Copy out all of the material exactly as presented.

● SOURCE DATA
****************

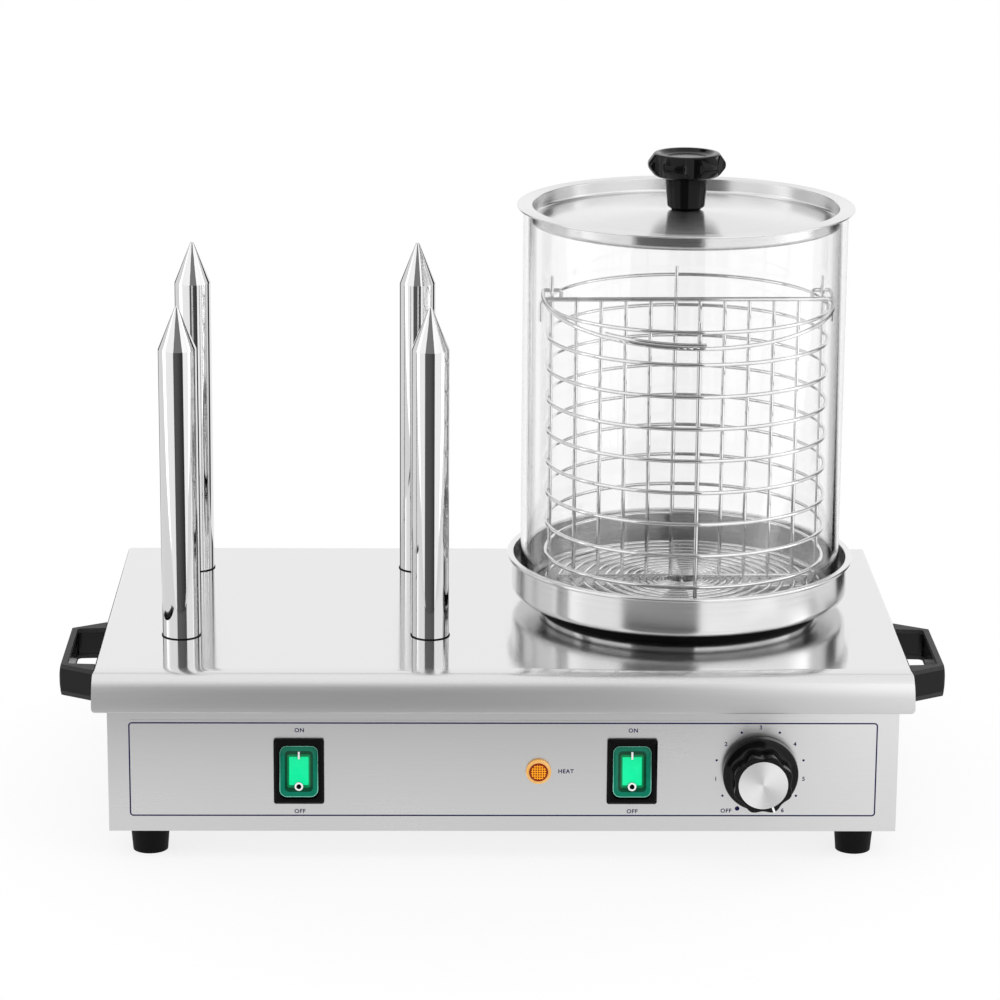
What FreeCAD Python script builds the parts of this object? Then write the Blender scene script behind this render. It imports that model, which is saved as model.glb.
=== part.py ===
import FreeCAD, Part
import math
import os

# Hot dog toaster in millimetres: +Z up from the floor, +X to the right of the panel, +Y to the back.
# A folded steel base carries four heated spikes on the left and a glass sausage steamer on the right.

# Clearances
fit_gap = 0.3
screw_play = 0.2
thread_gap = 0.05
running_gap = 0.05
weld_sink = 0.3
weld_gap = 0.05
same_point = 1e-6

# Glass cylinder
glass_radius = 100.0
glass_wall = 4.0
glass_height = 244.5

# Water pan, and the ring that holds it off the top plate
pan_sheet = 1.0
pan_gap = 4.2
pan_height = 25.5
pan_corner_radius = 3.5
pan_rim_width = 3.2
pan_rim_height = 2.4
pan_rim_round = 1.1
seat_ring_inset = 17.2
seat_ring_height = 7.5
seat_ring_wall = 3.0

# Toasting spikes
spike_radius = 11.6
spike_wall = 1.2
spike_cone_height = 26.0
spike_tip_radius = 1.0
front_spike_height = 205.0
rear_spike_height = 215.0
spike_tail_radius = 8.0
spike_tail_length = 15.0
spike_floor = 4.0
spike_row_depth = 148.8
front_pair_spacing = 152.1
rear_pair_spacing = 143.5
front_spike_inset = 87.9
collar_rim = 0.5
collar_height = 0.5
spike_nut_radius = 12.5
spike_nut_height = 6.0
cartridge_radius = 4.7
cartridge_tail = 6.0
cartridge_headroom = 55.0

# Where spikes and steamer stand on the top plate
spike_edge_inset = 48.0
spike_pan_gap = 48.3
pan_side_inset = 22.8
pan_front_inset = 52.7
pan_rear_inset = 14.5

# Folded base
sheet = 1.0
casing_height = 95.5
casing_lip = 14.0
plate_side_overhang = 9.0
plate_front_overhang = 3.0
plate_front_radius = 20.0
plate_front_flat = 0.8
plate_edge_radius = 2.5
plate_front_hem = 1.2
plate_side_hem = 3.0
vent_length = 32.0
vent_width = 4.0
vent_pitch = 12.0
vent_count = 8
vent_row_offset = 60.0
rear_vent_length = 26.0
rear_vent_drop = 45.0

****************

● RESPONSE TO THIS TASK
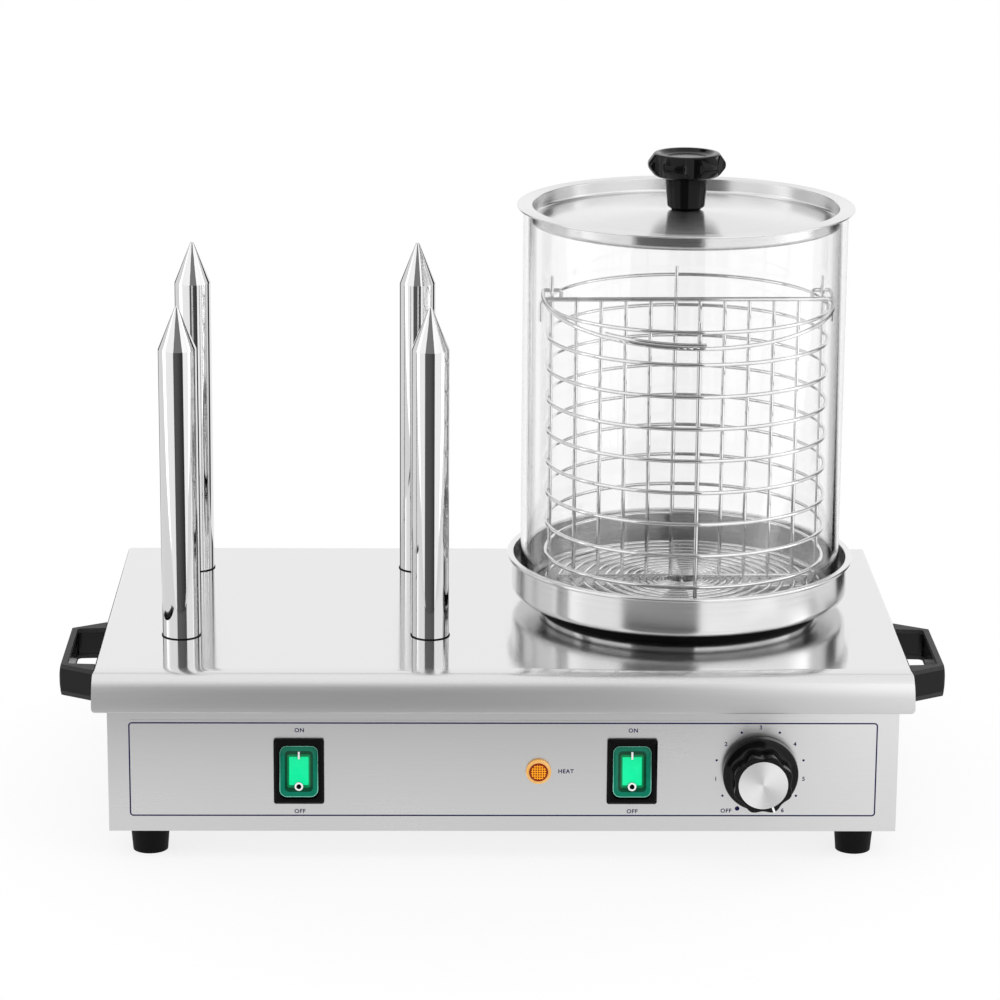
What FreeCAD Python script builds the parts of this object? Then write the Blender scene script behind this render. It imports that model, which is saved as model.glb.
=== part.py ===
import FreeCAD, Part
import math
import os

# Hot dog toaster in millimetres: +Z up from the floor, +X to the right of the panel, +Y to the back.
# A folded steel base carries four heated spikes on the left and a glass sausage steamer on the right.

# Clearances
fit_gap = 0.3
screw_play = 0.2
thread_gap = 0.05
running_gap = 0.05
weld_sink = 0.3
weld_gap = 0.05
same_point = 1e-6

# Glass cylinder
glass_radius = 100.0
glass_wall = 4.0
glass_height = 244.5

# Water pan, and the ring that holds it off the top plate
pan_sheet = 1.0
pan_gap = 4.2
pan_height = 25.5
pan_corner_radius = 3.5
pan_rim_width = 3.2
pan_rim_height = 2.4
pan_rim_round = 1.1
seat_ring_inset = 17.2
seat_ring_height = 7.5
seat_ring_wall = 3.0

# Toasting spikes
spike_radius = 11.6
spike_wall = 1.2
spike_cone_height = 26.0
spike_tip_radius = 1.0
front_spike_height = 205.0
rear_spike_height = 215.0
spike_tail_radius = 8.0
spike_tail_length = 15.0
spike_floor = 4.0
spike_row_depth = 148.8
front_pair_spacing = 152.1
rear_pair_spacing = 143.5
front_spike_inset = 87.9
collar_rim = 0.5
collar_height = 0.5
spike_nut_radius = 12.5
spike_nut_height = 6.0
cartridge_radius = 4.7
cartridge_tail = 6.0
cartridge_headroom = 55.0

# Where spikes and steamer stand on the top plate
spike_edge_inset = 48.0
spike_pan_gap = 48.3
pan_side_inset = 22.8
pan_front_inset = 52.7
pan_rear_inset = 14.5

# Folded base
sheet = 1.0
casing_height = 95.5
casing_lip = 14.0
plate_side_overhang = 9.0
plate_front_overhang = 3.0
plate_front_radius = 20.0
plate_front_flat = 0.8
plate_edge_radius = 2.5
plate_front_hem = 1.2
plate_side_hem = 3.0
vent_length = 32.0
vent_width = 4.0
vent_pitch = 12.0
vent_count = 8
vent_row_offset = 60.0
rear_vent_length = 26.0
rear_vent_drop = 45.0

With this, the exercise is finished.